» **WHAT THE EXERCISE ASKS**:
Repeat exactly, and only, the lines from the one that contains "for item in" through the one that contains "imported = [obj", both ends included.

Raw records

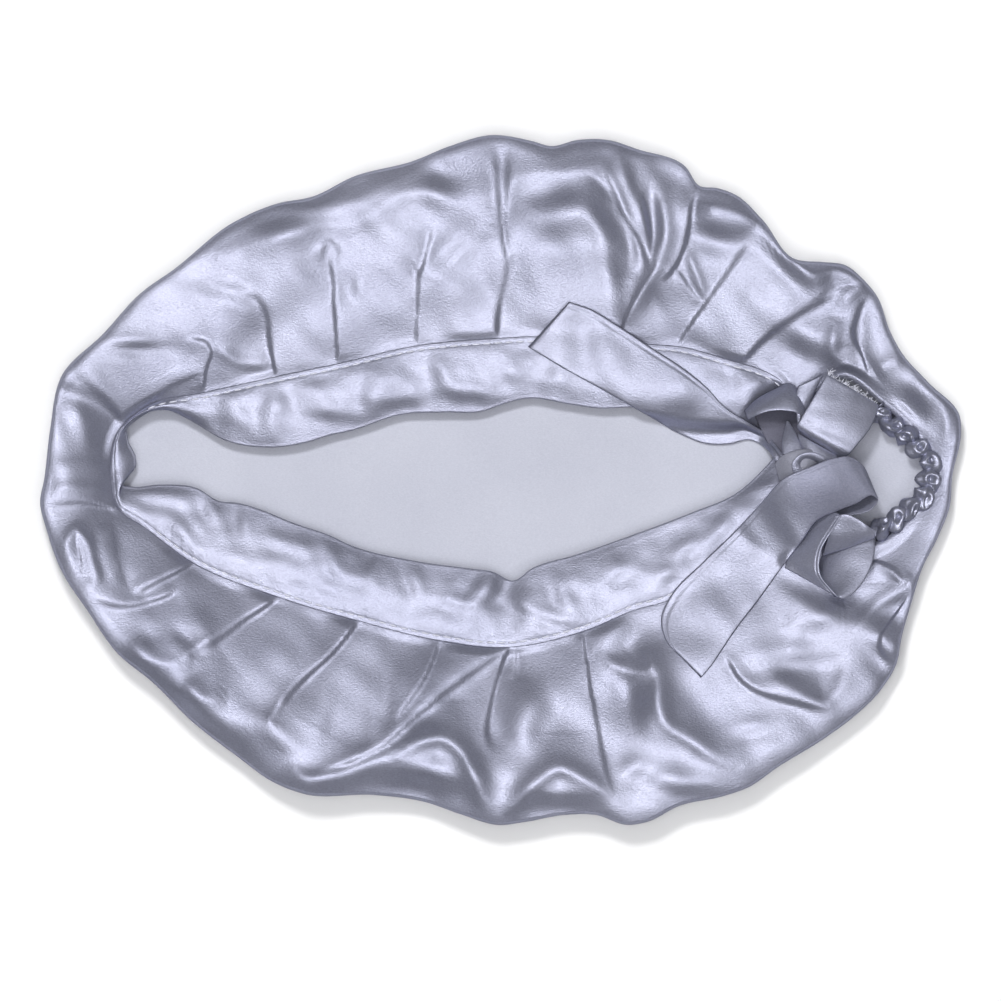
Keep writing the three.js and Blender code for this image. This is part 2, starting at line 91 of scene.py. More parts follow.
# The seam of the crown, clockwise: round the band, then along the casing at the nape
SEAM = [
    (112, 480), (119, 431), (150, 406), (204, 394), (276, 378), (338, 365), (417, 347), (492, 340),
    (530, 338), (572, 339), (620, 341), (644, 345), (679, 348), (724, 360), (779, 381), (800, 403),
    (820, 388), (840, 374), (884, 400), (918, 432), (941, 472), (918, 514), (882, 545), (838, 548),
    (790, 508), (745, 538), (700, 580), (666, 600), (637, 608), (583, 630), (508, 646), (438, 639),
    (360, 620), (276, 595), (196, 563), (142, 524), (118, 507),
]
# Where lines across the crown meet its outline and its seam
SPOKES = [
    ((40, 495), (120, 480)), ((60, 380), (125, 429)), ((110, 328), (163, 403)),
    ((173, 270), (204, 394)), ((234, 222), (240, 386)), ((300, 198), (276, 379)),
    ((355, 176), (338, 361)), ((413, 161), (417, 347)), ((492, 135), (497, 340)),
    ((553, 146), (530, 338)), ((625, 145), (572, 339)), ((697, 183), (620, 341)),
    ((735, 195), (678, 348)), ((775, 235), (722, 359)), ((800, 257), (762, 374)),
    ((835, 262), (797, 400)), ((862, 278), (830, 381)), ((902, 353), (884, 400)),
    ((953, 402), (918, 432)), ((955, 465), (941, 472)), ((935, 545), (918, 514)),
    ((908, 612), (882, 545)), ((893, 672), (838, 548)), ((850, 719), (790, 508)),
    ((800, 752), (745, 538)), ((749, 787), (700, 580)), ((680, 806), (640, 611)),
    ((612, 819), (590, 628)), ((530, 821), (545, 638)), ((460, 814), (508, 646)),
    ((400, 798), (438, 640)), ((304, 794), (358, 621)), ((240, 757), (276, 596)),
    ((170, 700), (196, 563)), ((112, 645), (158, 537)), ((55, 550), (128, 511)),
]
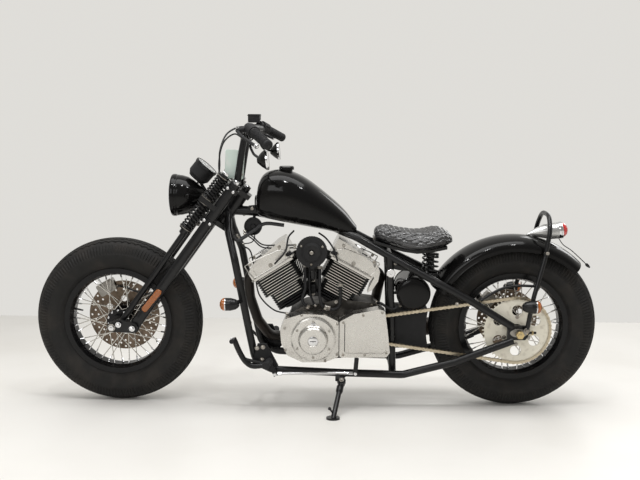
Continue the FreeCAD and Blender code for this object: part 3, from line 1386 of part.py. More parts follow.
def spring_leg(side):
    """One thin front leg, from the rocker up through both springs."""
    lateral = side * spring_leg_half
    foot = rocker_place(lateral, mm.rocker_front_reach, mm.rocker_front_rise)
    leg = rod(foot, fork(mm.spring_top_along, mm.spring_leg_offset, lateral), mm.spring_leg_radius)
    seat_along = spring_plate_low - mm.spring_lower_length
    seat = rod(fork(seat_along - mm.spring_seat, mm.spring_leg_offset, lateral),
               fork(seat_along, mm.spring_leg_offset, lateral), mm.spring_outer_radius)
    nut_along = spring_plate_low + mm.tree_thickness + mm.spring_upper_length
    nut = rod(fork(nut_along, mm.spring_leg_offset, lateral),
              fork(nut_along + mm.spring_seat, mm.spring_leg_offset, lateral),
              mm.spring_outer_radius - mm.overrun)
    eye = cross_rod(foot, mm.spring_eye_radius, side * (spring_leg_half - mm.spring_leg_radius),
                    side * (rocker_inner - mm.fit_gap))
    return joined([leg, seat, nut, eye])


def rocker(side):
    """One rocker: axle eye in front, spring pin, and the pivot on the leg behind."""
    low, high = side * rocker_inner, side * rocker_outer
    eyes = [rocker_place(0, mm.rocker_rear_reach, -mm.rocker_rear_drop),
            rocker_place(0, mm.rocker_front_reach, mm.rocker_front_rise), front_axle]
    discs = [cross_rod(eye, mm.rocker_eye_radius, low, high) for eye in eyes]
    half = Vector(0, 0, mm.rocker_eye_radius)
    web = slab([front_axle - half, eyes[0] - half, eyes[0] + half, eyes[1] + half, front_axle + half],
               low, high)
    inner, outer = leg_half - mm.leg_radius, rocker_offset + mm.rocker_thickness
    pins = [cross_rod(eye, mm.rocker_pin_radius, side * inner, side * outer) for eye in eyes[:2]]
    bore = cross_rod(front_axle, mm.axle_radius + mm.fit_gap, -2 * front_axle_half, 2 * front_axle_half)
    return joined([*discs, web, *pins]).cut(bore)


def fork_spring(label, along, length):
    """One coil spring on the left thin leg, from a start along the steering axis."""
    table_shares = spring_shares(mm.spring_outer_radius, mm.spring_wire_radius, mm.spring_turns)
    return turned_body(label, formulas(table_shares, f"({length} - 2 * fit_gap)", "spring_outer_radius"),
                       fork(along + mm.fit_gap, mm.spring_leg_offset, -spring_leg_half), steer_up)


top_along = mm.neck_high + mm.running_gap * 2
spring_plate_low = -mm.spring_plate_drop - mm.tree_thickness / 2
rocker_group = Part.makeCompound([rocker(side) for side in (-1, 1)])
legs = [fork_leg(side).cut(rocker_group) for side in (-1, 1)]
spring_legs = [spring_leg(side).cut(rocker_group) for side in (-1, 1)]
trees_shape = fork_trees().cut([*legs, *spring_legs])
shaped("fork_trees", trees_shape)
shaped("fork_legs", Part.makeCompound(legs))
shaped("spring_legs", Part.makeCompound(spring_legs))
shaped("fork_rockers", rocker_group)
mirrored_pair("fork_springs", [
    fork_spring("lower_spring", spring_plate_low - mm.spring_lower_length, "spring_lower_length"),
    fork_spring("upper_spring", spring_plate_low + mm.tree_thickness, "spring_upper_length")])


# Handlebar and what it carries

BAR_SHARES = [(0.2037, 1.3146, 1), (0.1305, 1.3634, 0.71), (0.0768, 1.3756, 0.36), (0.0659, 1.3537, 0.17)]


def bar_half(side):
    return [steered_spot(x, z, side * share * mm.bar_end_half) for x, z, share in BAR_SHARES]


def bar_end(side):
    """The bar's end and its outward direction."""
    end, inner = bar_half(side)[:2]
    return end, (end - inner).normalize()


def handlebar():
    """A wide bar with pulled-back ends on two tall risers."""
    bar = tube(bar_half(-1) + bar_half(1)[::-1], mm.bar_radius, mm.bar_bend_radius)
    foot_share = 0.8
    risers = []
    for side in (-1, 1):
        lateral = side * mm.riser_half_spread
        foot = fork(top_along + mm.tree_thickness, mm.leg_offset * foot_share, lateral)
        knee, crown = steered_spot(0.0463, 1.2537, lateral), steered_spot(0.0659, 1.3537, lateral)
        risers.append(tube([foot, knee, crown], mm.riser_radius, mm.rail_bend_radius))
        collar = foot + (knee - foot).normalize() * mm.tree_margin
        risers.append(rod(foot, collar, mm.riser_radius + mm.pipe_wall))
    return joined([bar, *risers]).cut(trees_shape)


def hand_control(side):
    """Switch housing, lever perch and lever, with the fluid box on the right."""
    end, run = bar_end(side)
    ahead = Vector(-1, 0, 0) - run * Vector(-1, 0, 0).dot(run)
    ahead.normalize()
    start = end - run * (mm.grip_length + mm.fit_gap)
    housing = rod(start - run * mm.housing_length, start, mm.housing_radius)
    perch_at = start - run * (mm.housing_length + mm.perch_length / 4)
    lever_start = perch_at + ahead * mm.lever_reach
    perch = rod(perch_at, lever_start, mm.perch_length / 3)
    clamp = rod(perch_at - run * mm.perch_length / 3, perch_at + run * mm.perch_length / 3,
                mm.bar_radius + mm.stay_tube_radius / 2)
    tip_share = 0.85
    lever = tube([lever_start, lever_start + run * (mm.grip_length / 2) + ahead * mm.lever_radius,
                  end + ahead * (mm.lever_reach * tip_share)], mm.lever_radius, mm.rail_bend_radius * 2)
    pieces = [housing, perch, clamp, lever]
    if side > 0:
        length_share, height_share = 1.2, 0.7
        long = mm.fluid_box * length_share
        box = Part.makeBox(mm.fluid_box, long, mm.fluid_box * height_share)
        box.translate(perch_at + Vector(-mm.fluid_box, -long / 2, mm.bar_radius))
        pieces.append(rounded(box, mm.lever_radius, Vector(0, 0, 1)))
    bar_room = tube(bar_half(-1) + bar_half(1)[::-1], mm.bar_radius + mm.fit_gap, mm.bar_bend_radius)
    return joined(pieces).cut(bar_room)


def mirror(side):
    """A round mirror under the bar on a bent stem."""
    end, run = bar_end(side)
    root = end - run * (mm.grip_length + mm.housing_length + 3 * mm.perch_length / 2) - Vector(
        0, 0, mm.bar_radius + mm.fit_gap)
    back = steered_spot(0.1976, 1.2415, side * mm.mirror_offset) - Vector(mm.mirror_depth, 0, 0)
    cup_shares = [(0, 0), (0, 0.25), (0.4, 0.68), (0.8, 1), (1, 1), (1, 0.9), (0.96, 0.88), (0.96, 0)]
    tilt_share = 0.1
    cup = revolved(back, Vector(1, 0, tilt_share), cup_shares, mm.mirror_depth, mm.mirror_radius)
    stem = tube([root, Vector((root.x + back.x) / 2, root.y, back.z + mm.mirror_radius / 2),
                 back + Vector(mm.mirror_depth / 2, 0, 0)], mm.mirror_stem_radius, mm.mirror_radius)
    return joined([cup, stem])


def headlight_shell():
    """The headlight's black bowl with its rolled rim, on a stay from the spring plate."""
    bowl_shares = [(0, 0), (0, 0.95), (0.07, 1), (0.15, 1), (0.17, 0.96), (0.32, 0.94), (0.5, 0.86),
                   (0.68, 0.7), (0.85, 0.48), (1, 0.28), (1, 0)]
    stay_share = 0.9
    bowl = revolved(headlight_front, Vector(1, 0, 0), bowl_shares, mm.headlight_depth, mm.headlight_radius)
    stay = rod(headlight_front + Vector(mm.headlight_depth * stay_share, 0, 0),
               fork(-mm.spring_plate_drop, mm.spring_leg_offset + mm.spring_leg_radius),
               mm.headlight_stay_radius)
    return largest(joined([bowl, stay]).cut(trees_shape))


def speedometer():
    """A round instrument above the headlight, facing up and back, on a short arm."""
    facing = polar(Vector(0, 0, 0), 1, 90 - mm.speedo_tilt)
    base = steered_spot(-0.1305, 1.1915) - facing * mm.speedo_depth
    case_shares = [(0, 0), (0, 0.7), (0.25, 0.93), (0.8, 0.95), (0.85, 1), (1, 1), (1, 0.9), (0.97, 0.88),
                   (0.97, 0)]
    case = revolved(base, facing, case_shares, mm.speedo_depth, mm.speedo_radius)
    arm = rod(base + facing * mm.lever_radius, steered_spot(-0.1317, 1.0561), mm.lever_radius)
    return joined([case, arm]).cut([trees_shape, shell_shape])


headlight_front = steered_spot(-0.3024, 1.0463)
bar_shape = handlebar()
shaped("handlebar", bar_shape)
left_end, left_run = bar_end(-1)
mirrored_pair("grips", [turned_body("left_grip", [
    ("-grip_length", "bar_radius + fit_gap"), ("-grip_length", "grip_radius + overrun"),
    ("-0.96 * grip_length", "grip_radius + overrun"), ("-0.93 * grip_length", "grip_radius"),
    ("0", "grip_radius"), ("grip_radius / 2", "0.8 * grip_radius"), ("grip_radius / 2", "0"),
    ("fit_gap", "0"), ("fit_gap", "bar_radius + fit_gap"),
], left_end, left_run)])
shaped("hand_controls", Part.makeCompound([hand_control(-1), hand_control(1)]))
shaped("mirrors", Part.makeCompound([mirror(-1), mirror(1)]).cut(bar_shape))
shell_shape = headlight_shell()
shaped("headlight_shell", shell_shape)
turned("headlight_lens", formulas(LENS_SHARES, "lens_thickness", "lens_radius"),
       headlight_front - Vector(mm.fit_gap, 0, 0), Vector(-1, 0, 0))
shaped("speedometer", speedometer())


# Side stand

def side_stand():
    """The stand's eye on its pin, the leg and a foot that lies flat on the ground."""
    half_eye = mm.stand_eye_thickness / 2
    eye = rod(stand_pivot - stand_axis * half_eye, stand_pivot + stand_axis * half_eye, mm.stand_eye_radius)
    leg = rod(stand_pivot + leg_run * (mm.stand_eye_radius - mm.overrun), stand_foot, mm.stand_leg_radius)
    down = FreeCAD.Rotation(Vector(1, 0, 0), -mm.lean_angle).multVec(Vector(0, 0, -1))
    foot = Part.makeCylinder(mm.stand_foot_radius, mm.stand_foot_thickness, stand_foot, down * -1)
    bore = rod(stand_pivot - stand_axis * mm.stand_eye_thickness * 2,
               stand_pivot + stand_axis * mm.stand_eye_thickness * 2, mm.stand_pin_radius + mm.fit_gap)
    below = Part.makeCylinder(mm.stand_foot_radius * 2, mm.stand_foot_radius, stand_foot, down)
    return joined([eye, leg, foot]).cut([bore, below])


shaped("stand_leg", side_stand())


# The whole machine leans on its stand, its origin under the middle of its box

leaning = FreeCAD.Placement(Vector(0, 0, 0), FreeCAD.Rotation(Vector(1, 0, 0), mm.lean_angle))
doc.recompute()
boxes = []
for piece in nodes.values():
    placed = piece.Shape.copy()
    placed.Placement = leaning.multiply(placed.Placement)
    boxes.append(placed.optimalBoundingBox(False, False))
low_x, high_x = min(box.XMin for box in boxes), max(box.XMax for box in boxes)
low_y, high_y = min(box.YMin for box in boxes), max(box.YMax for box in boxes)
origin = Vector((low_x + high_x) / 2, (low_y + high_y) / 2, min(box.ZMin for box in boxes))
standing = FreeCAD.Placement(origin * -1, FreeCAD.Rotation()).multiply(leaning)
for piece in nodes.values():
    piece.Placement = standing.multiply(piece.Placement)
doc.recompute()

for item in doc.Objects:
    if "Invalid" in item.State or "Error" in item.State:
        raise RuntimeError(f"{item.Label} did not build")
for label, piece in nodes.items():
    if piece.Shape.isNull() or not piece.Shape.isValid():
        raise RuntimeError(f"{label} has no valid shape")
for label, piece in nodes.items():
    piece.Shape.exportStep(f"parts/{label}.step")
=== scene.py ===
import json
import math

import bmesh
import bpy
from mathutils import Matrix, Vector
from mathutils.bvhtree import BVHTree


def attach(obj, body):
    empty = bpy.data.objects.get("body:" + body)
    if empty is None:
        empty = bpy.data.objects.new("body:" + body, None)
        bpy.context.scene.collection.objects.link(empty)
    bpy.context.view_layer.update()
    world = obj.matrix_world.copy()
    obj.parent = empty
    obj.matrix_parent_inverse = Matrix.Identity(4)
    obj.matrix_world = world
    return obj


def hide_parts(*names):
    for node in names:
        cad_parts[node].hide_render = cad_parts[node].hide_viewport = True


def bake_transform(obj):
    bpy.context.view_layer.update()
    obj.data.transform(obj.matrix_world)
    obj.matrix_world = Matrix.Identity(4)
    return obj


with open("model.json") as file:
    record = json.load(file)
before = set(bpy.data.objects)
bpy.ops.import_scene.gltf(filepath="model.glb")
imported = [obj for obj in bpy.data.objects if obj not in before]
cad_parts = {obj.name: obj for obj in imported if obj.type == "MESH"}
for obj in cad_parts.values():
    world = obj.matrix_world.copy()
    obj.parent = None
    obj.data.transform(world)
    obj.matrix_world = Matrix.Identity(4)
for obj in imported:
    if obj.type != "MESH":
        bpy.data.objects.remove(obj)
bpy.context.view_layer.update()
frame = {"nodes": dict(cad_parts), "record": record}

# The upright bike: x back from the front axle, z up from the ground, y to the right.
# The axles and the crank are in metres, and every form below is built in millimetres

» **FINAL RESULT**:
for item in doc.Objects:
    if "Invalid" in item.State or "Error" in item.State:
        raise RuntimeError(f"{item.Label} did not build")
for label, piece in nodes.items():
    if piece.Shape.isNull() or not piece.Shape.isValid():
        raise RuntimeError(f"{label} has no valid shape")
for label, piece in nodes.items():
    piece.Shape.exportStep(f"parts/{label}.step")
=== scene.py ===
import json
import math

import bmesh
import bpy
from mathutils import Matrix, Vector
from mathutils.bvhtree import BVHTree


def attach(obj, body):
    empty = bpy.data.objects.get("body:" + body)
    if empty is None:
        empty = bpy.data.objects.new("body:" + body, None)
        bpy.context.scene.collection.objects.link(empty)
    bpy.context.view_layer.update()
    world = obj.matrix_world.copy()
    obj.parent = empty
    obj.matrix_parent_inverse = Matrix.Identity(4)
    obj.matrix_world = world
    return obj


def hide_parts(*names):
    for node in names:
        cad_parts[node].hide_render = cad_parts[node].hide_viewport = True


def bake_transform(obj):
    bpy.context.view_layer.update()
    obj.data.transform(obj.matrix_world)
    obj.matrix_world = Matrix.Identity(4)
    return obj


with open("model.json") as file:
    record = json.load(file)
before = set(bpy.data.objects)
bpy.ops.import_scene.gltf(filepath="model.glb")
imported = [obj for obj in bpy.data.objects if obj not in before]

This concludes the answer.